(Data extracted from a collection)
============================================================

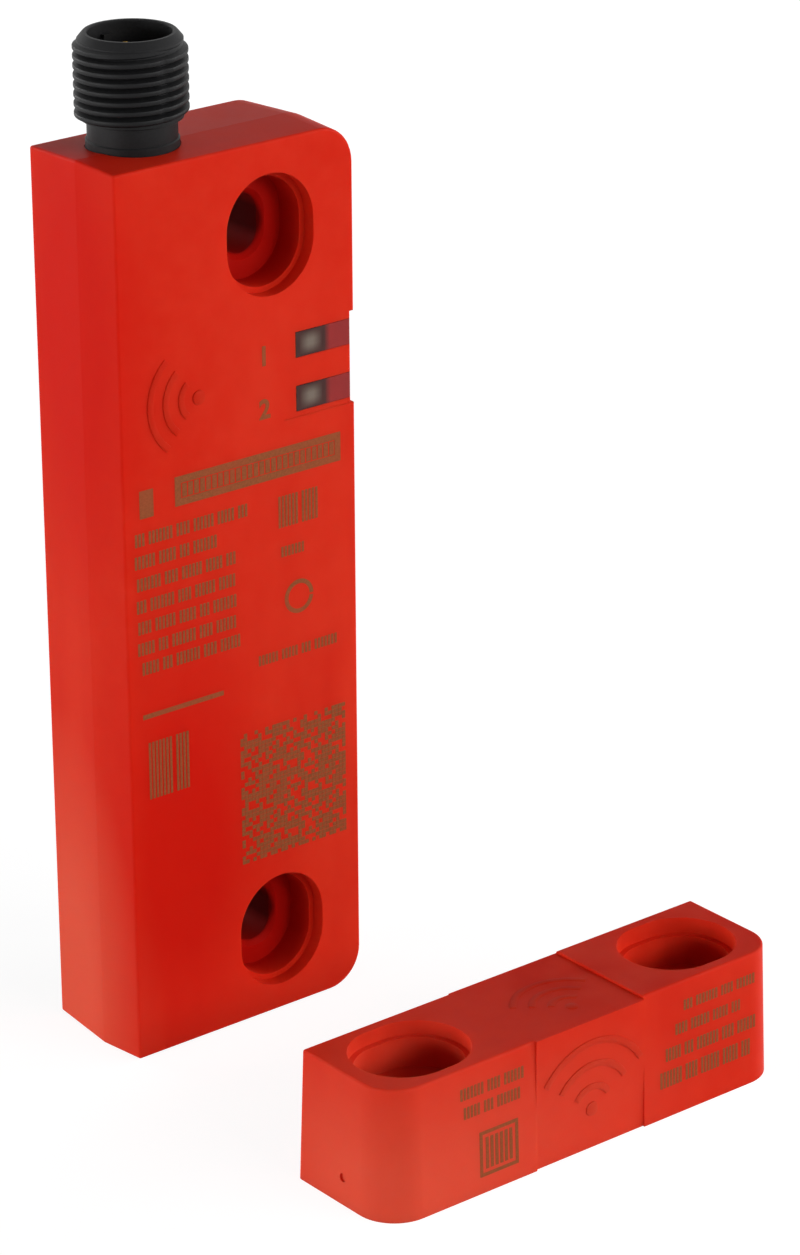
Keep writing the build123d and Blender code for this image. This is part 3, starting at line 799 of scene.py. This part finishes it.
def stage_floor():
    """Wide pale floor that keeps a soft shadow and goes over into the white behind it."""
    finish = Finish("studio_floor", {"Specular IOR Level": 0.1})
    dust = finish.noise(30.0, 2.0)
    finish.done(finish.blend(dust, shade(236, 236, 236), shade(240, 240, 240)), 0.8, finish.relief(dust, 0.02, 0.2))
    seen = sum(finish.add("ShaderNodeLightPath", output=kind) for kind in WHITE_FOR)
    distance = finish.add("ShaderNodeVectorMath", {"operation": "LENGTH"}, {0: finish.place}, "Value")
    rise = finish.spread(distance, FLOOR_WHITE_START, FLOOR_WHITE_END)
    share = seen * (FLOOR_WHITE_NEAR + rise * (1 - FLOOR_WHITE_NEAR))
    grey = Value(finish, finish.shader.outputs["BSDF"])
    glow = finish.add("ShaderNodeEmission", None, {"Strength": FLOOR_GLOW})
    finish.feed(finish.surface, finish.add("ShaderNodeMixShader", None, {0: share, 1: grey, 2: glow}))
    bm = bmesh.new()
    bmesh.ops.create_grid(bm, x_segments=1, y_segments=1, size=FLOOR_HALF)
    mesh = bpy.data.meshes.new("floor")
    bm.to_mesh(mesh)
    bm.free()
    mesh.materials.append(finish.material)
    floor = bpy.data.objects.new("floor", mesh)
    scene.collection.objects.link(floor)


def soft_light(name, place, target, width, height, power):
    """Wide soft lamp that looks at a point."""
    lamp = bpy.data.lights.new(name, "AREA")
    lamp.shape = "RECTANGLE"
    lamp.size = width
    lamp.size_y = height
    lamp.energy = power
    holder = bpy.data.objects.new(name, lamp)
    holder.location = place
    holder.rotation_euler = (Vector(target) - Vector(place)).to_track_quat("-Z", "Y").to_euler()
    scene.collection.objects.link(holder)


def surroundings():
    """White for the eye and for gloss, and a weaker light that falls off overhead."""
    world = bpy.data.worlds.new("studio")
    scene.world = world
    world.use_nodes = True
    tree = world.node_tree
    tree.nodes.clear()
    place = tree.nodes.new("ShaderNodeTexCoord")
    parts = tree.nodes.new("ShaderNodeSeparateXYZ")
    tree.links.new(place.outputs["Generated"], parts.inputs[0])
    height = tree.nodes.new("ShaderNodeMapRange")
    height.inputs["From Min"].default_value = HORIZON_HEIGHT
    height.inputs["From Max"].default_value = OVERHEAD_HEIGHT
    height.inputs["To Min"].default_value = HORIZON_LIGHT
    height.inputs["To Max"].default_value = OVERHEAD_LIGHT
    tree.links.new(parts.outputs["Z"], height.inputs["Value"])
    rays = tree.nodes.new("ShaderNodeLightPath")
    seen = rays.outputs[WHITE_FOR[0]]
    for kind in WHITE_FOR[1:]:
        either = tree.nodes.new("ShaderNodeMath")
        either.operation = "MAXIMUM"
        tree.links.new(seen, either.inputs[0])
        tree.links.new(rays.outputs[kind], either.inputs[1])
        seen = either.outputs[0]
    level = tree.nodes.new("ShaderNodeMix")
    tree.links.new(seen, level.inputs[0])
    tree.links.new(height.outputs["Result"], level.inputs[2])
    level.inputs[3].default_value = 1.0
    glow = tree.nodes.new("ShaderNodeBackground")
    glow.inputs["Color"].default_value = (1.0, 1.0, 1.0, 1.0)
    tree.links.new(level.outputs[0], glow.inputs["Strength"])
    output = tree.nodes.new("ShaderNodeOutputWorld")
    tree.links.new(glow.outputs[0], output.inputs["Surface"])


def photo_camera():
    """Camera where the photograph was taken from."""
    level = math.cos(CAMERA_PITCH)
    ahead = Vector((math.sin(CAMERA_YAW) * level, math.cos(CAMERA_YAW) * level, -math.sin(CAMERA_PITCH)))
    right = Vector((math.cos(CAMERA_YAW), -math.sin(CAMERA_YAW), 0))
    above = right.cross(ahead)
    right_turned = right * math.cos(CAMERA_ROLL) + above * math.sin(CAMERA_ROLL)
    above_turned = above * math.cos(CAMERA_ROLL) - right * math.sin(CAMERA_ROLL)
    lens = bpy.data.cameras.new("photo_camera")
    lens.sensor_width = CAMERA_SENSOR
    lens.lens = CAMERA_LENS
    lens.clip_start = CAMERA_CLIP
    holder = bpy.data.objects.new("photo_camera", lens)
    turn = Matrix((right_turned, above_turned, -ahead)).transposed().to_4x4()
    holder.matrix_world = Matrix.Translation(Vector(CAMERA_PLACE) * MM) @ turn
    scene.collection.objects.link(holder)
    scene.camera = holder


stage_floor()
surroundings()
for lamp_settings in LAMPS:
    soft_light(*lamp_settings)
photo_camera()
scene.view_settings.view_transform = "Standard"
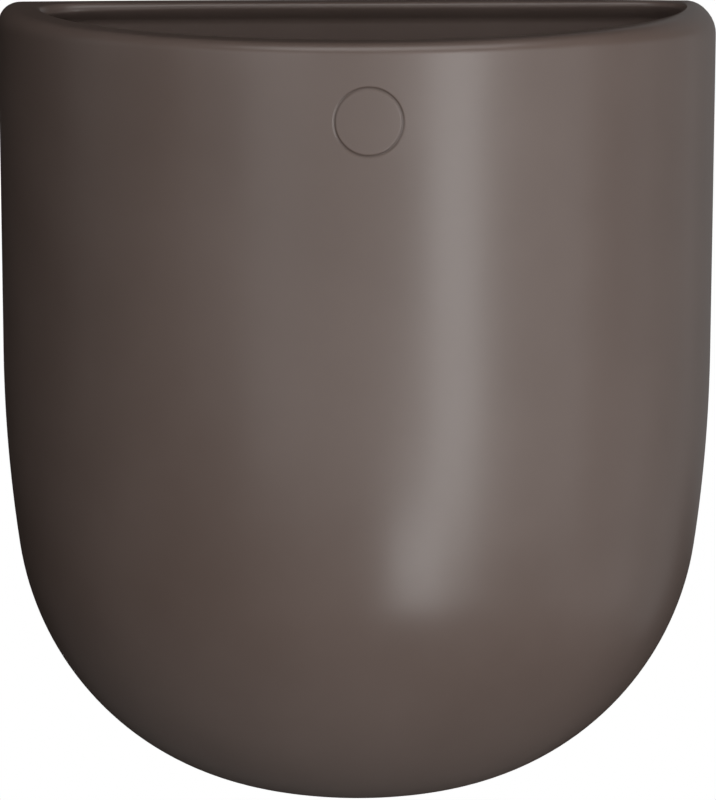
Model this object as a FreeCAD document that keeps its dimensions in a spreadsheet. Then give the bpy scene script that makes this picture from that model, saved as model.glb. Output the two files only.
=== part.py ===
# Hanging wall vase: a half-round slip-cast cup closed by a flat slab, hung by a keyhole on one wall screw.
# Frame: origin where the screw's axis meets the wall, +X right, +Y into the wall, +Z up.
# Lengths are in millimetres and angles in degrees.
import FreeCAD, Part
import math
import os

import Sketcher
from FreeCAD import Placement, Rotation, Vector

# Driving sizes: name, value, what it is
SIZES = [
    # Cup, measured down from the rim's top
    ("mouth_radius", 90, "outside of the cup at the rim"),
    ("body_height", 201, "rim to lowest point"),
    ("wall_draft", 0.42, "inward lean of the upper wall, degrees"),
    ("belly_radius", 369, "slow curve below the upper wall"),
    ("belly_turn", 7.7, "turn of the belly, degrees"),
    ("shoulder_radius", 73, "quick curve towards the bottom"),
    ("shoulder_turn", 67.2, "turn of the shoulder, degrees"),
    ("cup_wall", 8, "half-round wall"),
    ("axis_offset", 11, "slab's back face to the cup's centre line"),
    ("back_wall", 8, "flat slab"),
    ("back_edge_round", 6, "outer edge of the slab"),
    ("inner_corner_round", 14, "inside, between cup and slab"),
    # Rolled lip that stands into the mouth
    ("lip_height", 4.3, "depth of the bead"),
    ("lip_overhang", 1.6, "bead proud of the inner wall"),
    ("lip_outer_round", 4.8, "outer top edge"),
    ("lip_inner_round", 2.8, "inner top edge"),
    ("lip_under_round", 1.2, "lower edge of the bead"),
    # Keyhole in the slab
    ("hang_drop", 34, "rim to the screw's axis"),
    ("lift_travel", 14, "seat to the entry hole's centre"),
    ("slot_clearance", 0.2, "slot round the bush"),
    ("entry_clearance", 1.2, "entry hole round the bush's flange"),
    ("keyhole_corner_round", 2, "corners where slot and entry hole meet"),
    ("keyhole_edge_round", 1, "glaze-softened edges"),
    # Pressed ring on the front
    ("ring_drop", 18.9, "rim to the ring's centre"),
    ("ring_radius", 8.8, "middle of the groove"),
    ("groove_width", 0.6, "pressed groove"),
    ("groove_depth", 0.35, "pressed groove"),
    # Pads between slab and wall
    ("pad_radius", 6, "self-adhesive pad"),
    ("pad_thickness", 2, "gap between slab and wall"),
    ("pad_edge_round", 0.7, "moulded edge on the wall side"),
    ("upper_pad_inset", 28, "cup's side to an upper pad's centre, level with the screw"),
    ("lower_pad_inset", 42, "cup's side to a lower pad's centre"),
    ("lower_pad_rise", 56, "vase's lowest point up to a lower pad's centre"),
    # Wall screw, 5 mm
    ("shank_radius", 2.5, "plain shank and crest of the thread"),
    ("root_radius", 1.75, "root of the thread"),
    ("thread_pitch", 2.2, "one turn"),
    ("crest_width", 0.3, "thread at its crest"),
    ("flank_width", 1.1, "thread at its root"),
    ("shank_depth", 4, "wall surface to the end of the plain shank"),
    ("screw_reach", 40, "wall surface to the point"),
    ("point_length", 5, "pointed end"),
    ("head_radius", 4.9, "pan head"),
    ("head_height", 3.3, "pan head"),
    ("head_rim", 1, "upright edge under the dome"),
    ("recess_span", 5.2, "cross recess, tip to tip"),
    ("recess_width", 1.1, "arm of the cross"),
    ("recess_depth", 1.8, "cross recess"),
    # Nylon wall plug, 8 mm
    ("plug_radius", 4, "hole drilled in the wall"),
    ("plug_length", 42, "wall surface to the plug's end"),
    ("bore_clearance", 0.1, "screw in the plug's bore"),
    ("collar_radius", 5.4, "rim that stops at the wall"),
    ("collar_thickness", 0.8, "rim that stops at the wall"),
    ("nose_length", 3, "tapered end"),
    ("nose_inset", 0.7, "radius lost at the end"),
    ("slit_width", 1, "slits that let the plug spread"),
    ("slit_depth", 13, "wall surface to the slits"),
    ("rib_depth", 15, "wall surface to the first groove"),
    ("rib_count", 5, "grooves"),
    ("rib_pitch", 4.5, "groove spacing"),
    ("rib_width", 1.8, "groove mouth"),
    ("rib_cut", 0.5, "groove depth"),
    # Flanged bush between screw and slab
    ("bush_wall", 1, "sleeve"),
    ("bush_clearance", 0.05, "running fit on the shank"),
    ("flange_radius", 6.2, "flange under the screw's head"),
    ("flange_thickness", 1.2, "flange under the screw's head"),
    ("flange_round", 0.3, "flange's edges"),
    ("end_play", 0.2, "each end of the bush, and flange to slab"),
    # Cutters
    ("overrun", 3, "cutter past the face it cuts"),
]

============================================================

WHAT YOU ARE ASKED TO DO: Extract, word for word, the line containing "Model this object", the line containing "from FreeCAD import", and every line between them.

EXERCISE ANSWER:
Model this object as a FreeCAD document that keeps its dimensions in a spreadsheet. Then give the bpy scene script that makes this picture from that model, saved as model.glb. Output the two files only.
=== part.py ===
# Hanging wall vase: a half-round slip-cast cup closed by a flat slab, hung by a keyhole on one wall screw.
# Frame: origin where the screw's axis meets the wall, +X right, +Y into the wall, +Z up.
# Lengths are in millimetres and angles in degrees.
import FreeCAD, Part
import math
import os

import Sketcher
from FreeCAD import Placement, Rotation, Vector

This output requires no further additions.